Our last moments on land in Baja California.
Though our bikes could have easily fit into our cabin, Baja Ferries insisted that we store them in the car bay for 'safety concerns' (and that we pay a fee for this storage service, of course). So, after leaving the bicycles in what amounted to a make-shift janitor closet next to the stairs, we settled into our cabin and made our way to the mess hall. There, under the fishtank-esque florescent lighting of the dinning room, Greg and I were treated to the tastes and smells of the worst meal we have yet injested on this trip. Cheers to you, Baja Ferries.

Riding for ROMP and the family Dulin
Twelve hours later, we awoke on the dock in Mazatlan and were greeted by Lionne Decker, brother of Max Dulin (Greg's Univeristy of Oregon friend), who promptly took us back to his home and cooked banana nut pancakes to help nurture our traumatized tummies back to health. Over the next 24 hours, we were treated to similar culinary prowess at every meal, and enjoyed the company of the rest of the Decker family- Kristin, Kenya, and Sky- as we swam on the beach, played soccer on golf courses, and shot each other with paintball guns. Plus we are all famous. If you tuned into Sinaloa Channel 7 at 8:30 pm on August 7th, you would have seen a commercial featuring Greg, myself, and the Deckers that a film crew shot that afternoon on the paintball course. Everybody yell ¡Gocha!

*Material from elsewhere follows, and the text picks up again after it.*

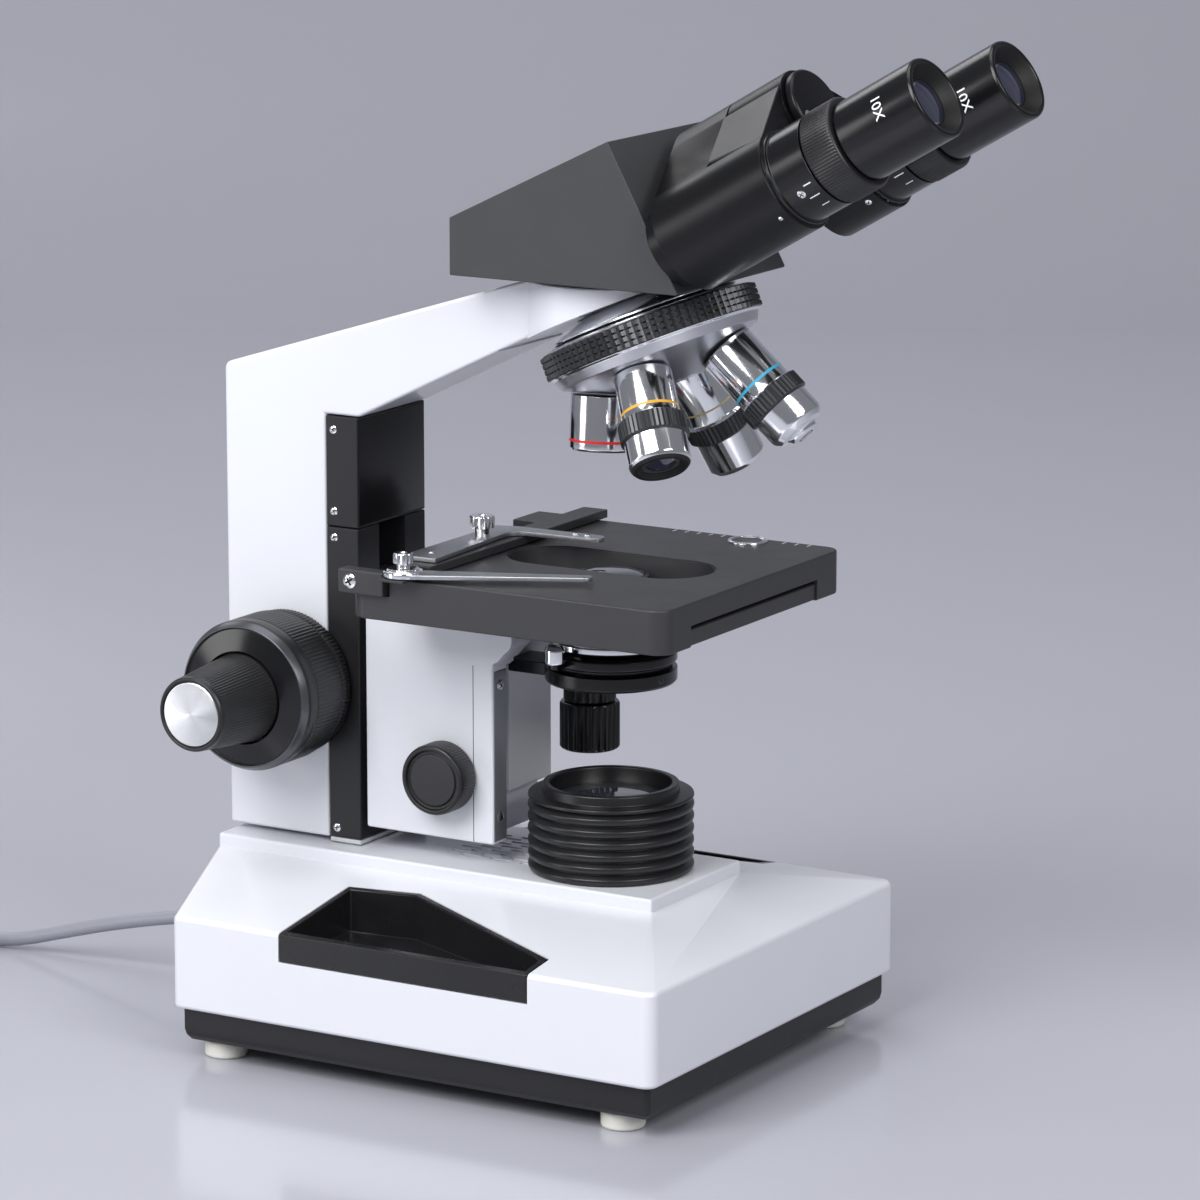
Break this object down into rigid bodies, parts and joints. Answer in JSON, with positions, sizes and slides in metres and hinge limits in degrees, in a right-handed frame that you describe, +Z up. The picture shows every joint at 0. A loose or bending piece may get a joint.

And finally, this blog post would be wholly incomplete without the mentioning of the following, for it is of a magnitude not often discussed in this forum. In an unassuming tienda next to the small central plaza of the quaint town of San Blas, Gregory Allen Krupa discovered, at preciscly 10:27 pm on July 30th, 2010, what he proclaimed to be the BEST TACOS HE HAS HAD IN ALL OF HIS LIFE. Greg and I eat tacos almost every day. Sometimes more than once a day. A few times we have had tacos for breakfast, second breakfast, lunch, and dinner. And yet, of all of the taco eating he has done on this trip and beyond, those found in that tienda in San Blas have been declared superior to all others to cross Greg's experienced palate. More blog posts, and tacos, soon to come.